A third way, suggested by my friend Stephanie, is to use lookup expressions in the spreadsheet. As Stephanie notes, however, “It’s better than the brute force option, because I can do it in such a way that it updates when the data does. But it is not elegant. It does, however, inspire some awe.”

Here is how I solved the problem: I created the subtotals and saved the file … with the subtotals … as a comma-separated file (any kind of text file would work). Then I got up a shell, navigated to the directory holding the text file, and typed something like:

grep Result filename.csv > summarydata.txt

The subtotal lines all have the string “Result” in them. So, this one liner which is not even a regular expression (but could be if I wanted it to be) creates a file with only the summary data. You have to go and manually copy and paste the headings from your original data file.

Then, without skipping a beat, I addressed the problem of the missing data. I typed:

sed ‘s/,,/,NA,/g’ summarydata.txt | sed “s/,,/,NA,/g” > summarydatafixed.txt

The data were totally fixed, averages only and all the missing data represented at NA. The output was so perfect and elegant, I’m pretty sure my colleague actually stopped breathing for a moment.

In the above command, I ran the file through the sed command (which changes “,,” to “,NA,”) twice because three commas in a row (representing two missing data items in a row) would change to “,NA,,” because the second comma is eaten by the regular expression and thus not used farther down the line. But twice gets them all.

There is another way to do this without running the data twice, using “lookahead” capacities that are in Perl. The quote above, which I think I will print out and frame and hang on my wall, comes from a blog post by Mike that I think may explain this … but my solution was quicker and remained efficient. I swear to you, everyone in the room thought I was brilliant, and this was a room crammed with scientists, mostly cladists. It is pretty rare to get cladists thinking anyone else is smart.

1. #1 Shawn Smith
September 4, 2009

But there aren’t any non-trivial regular expressions here. It’s more a description of the grep and sed commands. I feel cheated.

2. #2 Pierre
September 4, 2009
3. #3 peter
September 4, 2009

i suppose the perl expression would be to find any comma that is followed by another comma. then replace the first comma with a comma followed by NA.

perl -p -e ‘s/,(?=,)/,NA/g’ filename.txt

September 4, 2009

When you call my regular expressions trivial it makes me feel bad.

5. #5 Alcari
September 4, 2009

“but you can’t copy and paste these subtotals, (…) you can’t do anything with these subtotals without the raw data coming along for the ride.”

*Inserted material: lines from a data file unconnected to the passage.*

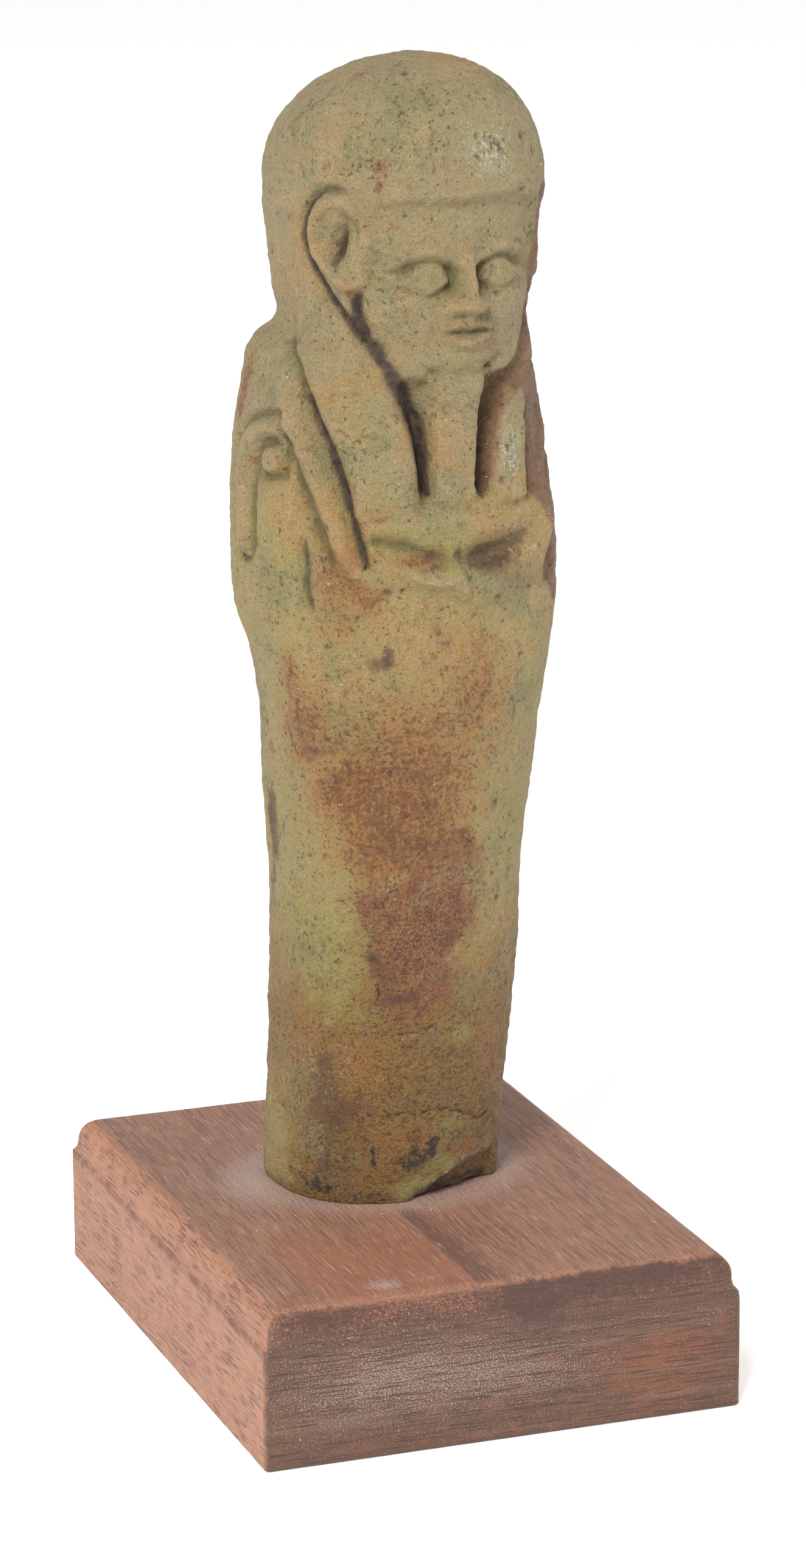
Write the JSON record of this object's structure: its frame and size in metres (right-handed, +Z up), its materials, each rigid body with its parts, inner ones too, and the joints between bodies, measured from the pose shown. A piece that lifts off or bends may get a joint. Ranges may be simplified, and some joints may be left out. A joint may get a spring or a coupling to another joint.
{
  "type": "faience ushabti on a wooden plinth",
  "caption": "Mummy-shaped faience funerary figure with crossed arms, wig and false beard, broken off at the shins, standing on a rectangular wooden plinth with a moulded top edge.",
  "frame": {"origin": "centre of the plinth's underside", "axes": "+Z up, +X towards the figure's left, the plinth's front face looks along -Y and the figure is turned 10 degrees from it towards +X"},
  "size_m": [0.05, 0.0654, 0.1323],
  "materials": {
    "plinth": "worn red-brown hardwood with open pores, thinly waxed",
    "ushabti": "weathered matt faience, tan with pale green and rust-red staining and fine pinholes"
  },
  "bodies": {
    "root": {"plinth": "plinth", "ushabti": "ushabti"}
  },
  "joints": []
}
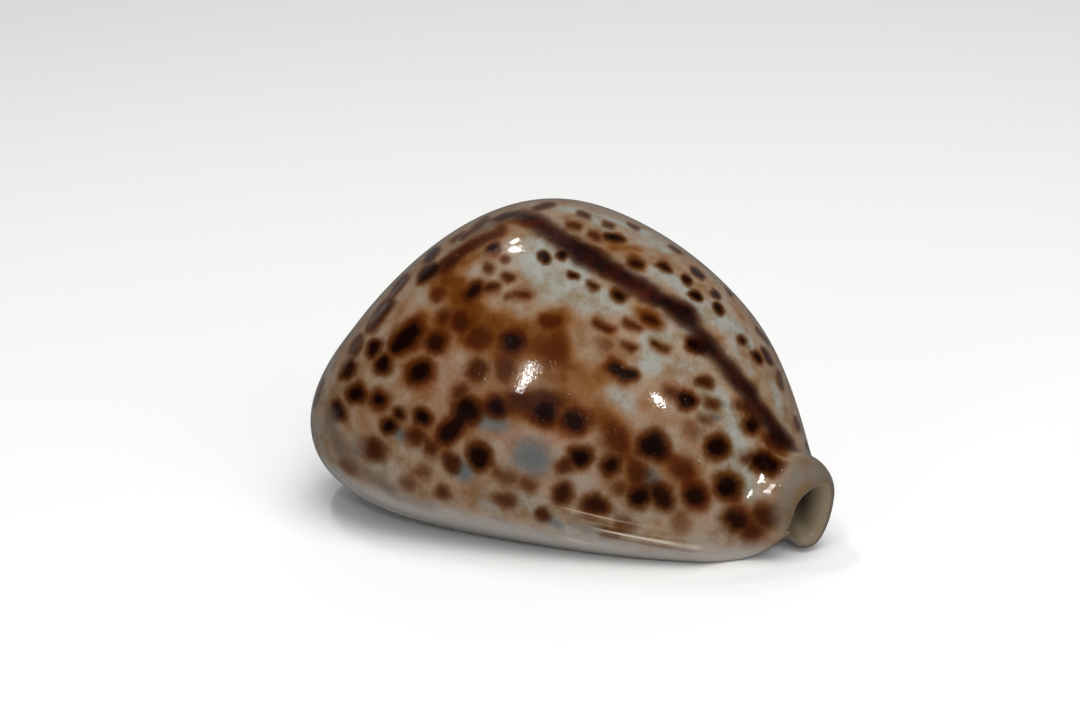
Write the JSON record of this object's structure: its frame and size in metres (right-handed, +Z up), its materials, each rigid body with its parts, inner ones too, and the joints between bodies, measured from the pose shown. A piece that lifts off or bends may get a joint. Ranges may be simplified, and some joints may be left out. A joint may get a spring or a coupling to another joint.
{
  "type": "cowrie shell",
  "caption": "Spotted cowrie sea shell: a smooth glossy dome with a dark line over its back, a short spout at one end and a long toothed slit along its flat underside.",
  "frame": {"origin": "middle of the bounding box's bottom face, on the surface the shell rests on", "axes": "+X along the shell towards the spout at its anterior end, +Y towards the inner-lip side, +Z up through the back"},
  "size_m": [0.0832, 0.0554, 0.0467],
  "materials": {
    "shell": "glossy, white to tan with dark brown spots"
  },
  "bodies": {
    "root": {"cowrie_shell": "shell"}
  },
  "joints": []
}
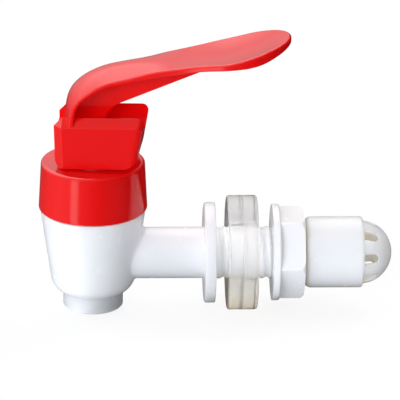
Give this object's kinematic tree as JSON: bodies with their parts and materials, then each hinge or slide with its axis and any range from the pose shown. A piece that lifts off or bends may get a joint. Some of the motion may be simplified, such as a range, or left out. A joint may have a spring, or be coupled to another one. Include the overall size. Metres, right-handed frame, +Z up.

Uhm… yes you can. At least, Office 2007 had a function they call “special paste”, where you can chose which parts of the copied object to paste. “Values” is one of them, which just pastes the number of the copied bit, not the formula.

You can use either through Ctrl-alt-v, or with the little arrow below the Paste button, if you’re more of a mouse person. Special Paste is one of the very few redeeming features of Office ’07 over Openoffice.

“you can’t save the file as only the subtotals,”
True, you’d have to manually paste it in a new file, using the above method.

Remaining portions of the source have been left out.